The US Department of Labor’s decision to “pause” operations at all contractor-run Job Corps sites marks the first such move in the program’s 61-year history. On Maui, the impact will have ripple effects for both students and employees.
“The students will have to find places to live. And the staff will need to find new jobs,” Wittenberg said. The Makawao center employs more than 55 people, he added.
According to the National Job Corps Association, over a third of Job Corps students nationwide face mental health challenges, and more than 4,500 have no stable home.
Political pressure builds
In a statement on Thursday, US Labor Secretary Lori Chavez-DeRemer said that Job Corps was found to no longer achieve “the intended outcomes that students deserve,” citing “a startling number of serious incident reports and our in-depth fiscal analysis.”
According to the DOL, the program has been operating at a multi-million-dollar deficit and was rated poorly in the department’s Employment and Training Administration’s (ETA’s) job corps transparency report.
The findings show a national graduation rate of just 38.6%, average cost per graduate of $155,600 and 14,913 safety-related infractions in Program Year 2023. The full DOL statement can be viewed here.
However, Hawaiʻi’s two Job Corps campuses—on Maui and Oʻahu—rank among the top nationally. In Program Year 2023, the year studied by the ETA, Hawaiʻi Job Corps graduation rate was 63.5% by WIOA standards (No. 2 in the nation). The average cost per graduate was $34,088 (lowest in the nation).
Wittenberg called the Hawaiʻi centers a “shining star on the national level.”
According to US Rep. Jill Tokuda, D-Hawaiʻi, over 80% of Hawaiʻi’s 2024 graduates are employed, enrolled in college or had military plans within six months. Their average wage: $17.87 per hour, significantly above the state and federal minimum wage.
Tokuda was among those who swiftly condemned the DOL’s decision.
“I am outraged by the Department of Labor’s reckless decision to halt operations at Job Corps centers, a lifeline for young people in Hawaiʻi and across the country,” she said in a statement Thursday. “This isn’t budget management; it’s a betrayal.
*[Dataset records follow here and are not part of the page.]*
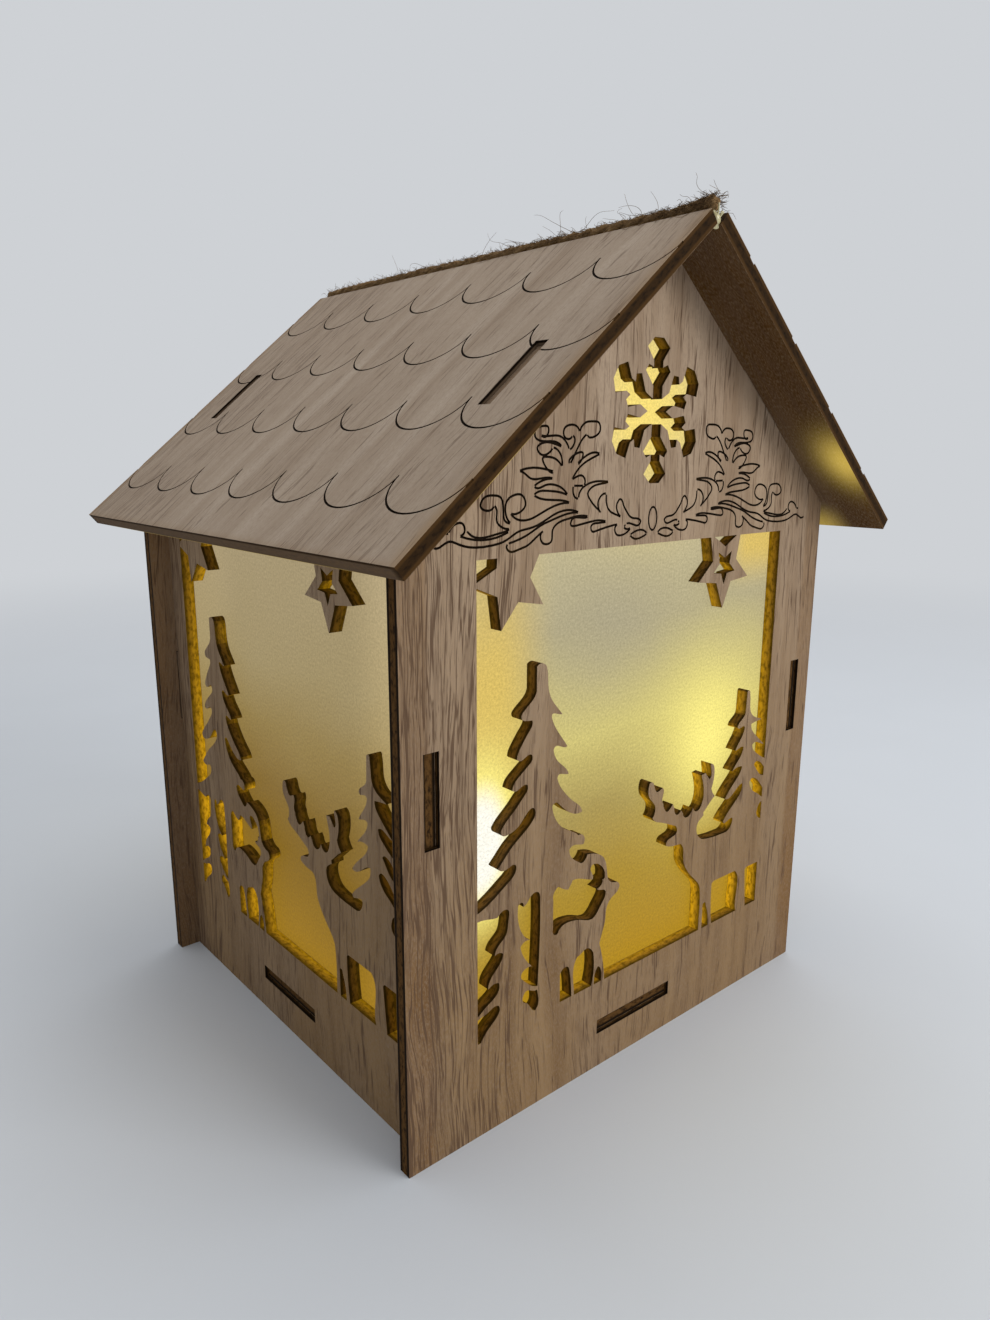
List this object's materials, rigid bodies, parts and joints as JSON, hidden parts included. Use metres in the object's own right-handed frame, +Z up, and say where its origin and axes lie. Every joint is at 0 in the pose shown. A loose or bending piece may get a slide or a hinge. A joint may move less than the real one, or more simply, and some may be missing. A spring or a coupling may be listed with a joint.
{
  "type": "tealight house",
  "caption": "Plywood lantern house with pierced forest windows, frosted sheets behind them, a twine-edged roof, and an LED tealight that stands in its floor.",
  "frame": {"origin": "on the ground, under the middle of the house", "axes": "+X to the right along the front wall as seen from the front, +Y from the front wall to the back wall, +Z up"},
  "size_m": [0.1372, 0.1317, 0.171],
  "materials": {
    "wall_ply": "matte oak-faced plywood, dark burnt edges",
    "roof_ply": "matte oak-faced plywood, dark burnt edges",
    "frosted_sheet": "frosted, translucent",
    "jute": "rough natural fibre",
    "glue": "clouded, glossy",
    "light_plastic": "smooth",
    "knob_plastic": "matte",
    "flame_plastic": "clouded, translucent",
    "led_epoxy": "clear yellow",
    "cell_steel": "polished",
    "contact_metal": "bright"
  },
  "bodies": {
    "tealight": {"tealight_housing": "light_plastic", "base_cap": "light_plastic", "flame_lens": "flame_plastic", "led": "led_epoxy", "coin_cell": "cell_steel", "top_contact": "contact_metal", "side_contact": "contact_metal"},
    "door": {"battery_door": "light_plastic"},
    "knob": {"switch_knob": "knob_plastic"},
    "house": {"front_wall": "wall_ply", "back_wall": "wall_ply", "left_wall": "wall_ply", "right_wall": "wall_ply", "floor_panel": "wall_ply", "left_roof": "roof_ply", "right_roof": "roof_ply", "front_sheet": "frosted_sheet", "back_sheet": "frosted_sheet", "left_sheet": "frosted_sheet", "right_sheet": "frosted_sheet", "ridge_twine": "jute", "ridge_glue": "glue", "front_glue_drop": "glue"}
  },
  "joints": [
    {"name": "house_lift", "type": "slide", "parent": "tealight", "child": "house", "axis": [0, 0, 1], "range_m": [0, 0.045]},
    {"name": "battery_door_hinge", "type": "hinge", "parent": "tealight", "child": "door", "pos_m": [-0.01075, 0, 0.00195], "axis": [0, 1, 0], "range_deg": [0, 90]},
    {"name": "switch_slide", "type": "slide", "parent": "tealight", "child": "knob", "axis": [1, 0, 0], "range_m": [-0.0026, 0]}
  ]
}
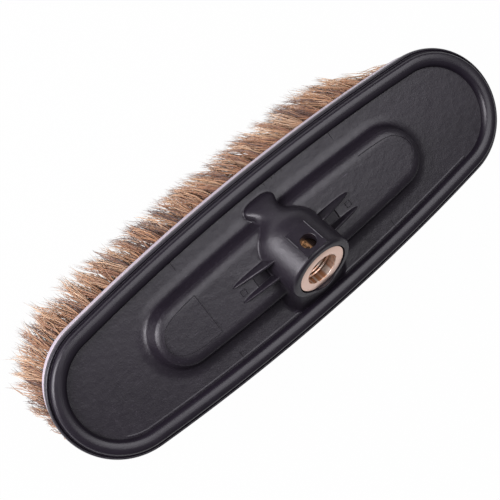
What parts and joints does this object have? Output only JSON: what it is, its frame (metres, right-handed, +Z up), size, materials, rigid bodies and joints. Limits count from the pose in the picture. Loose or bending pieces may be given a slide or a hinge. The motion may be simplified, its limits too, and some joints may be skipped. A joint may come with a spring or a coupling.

Job Corps works.”
She pointed to the program’s role during Maui’s wildfire crisis, when students helped distribute aid and assist the community. “We should be investing more in Job Corps, not gutting it,” she said. “Our youth deserve opportunity, not abandonment.”
A broader history of scrutiny
Established under the Economic Opportunity Act of 1964, Job Corps is the largest federally funded job-training program administered by the US Department of Labor. With an annual budget of $1.7 billion as of 2014 and 2018, the program operates more than 120 centers across the United States and Puerto Rico, serving between 37,000 and 60,000 young adults each year.
Tuition is free. To qualify, students must meet low-income criteria and face at least one barrier to education or employment—such as low literacy, homelessness, or involvement with the foster care or justice system. Job Corps also provides housing, meals, a small allowance, uniforms, books, supplies, and medical and dental care.
Despite what it offers, the program has long faced scrutiny. Since the late 1990s, multiple audits and investigations have questioned its safety and cost-effectiveness, though bipartisan support in Congress has kept it afloat.
In 2020, COVID-19 dealt a blow to its effectiveness: Physical campuses shuttered and the shift to online education reportedly caused nationwide enrollment to plummet.
On Maui, the pandemic slashed in half the number of students served at the Hawaiʻi Job Corps Center. Prior to it, the Maui campus was nearing its capacity of 128 students.
Despite those challenges, Wittenberg says the Maui center was on the road to recovery—until now.
He hopes the community won’t let the program disappear quietly.
“What I’m worried about is (that) programs go down if people just stay silent,” he said. “It’s really important for people to say something.”